REIT | Share Price | FY 2024 FFO Guidance | P/FFO Ratio |
Realty Income | $61.77 | $4.15 – $4.21/share | 14.8X |
National Retail Properties | $47.02 | $3.31 – $3.37/share | 14.1X |
Federal Realty Investment | $115.96 | $6.70 – $6.88/share | 17.1X |
(Source: Author)
Risks with Realty Income
The biggest risk for Realty Income, as I see it, is a potential down-turn in commercial real estate. Although the REIT is focused on long-term leases and has strong occupancy ratios (98.8% in Q2’24), a correction in U.S. real estate would likely impact Realty Income’s ability to raise rents. Since Realty Income is seeing strong growth, especially in its industrial property segment, a slowdown here would likely impact the attractiveness of Realty Income as an investment negatively and may also lead to weaker dividend coverage. Additionally, a slowing expansion in Europe is something that I would consider to be a negative development as well. What would change my mind about Realty Income is if the REIT were to see a decline in its occupancy rates, weaker same-store growth in industrial, as well as lower AFFO-based dividend coverage ratios.
Final thoughts
Realty Income continues to represent top value at a $61 share price.

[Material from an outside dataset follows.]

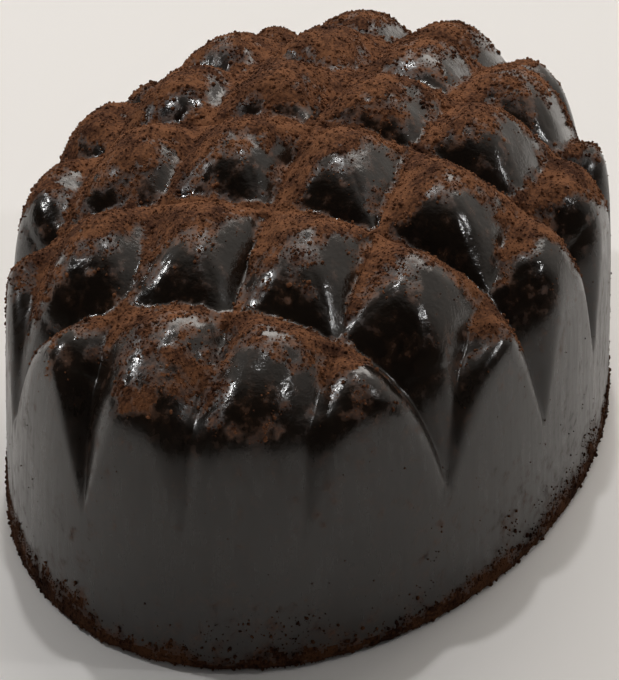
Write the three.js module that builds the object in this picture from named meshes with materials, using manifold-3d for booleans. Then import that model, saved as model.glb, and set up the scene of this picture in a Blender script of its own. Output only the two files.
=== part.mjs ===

Shares have revalued higher in the last two months, which may be related to investors seeing less risk in the real estate market now that the Federal Reserve is nearing its rate inflection point. Realty Income’s financial results for the second-quarter were strong, and the REIT faced no material challenges to its dividend coverage profile. Industrial is doing well for Realty Income and investors should expect a growing diversification profile going forward, with more investments in industrial as well as in Europe.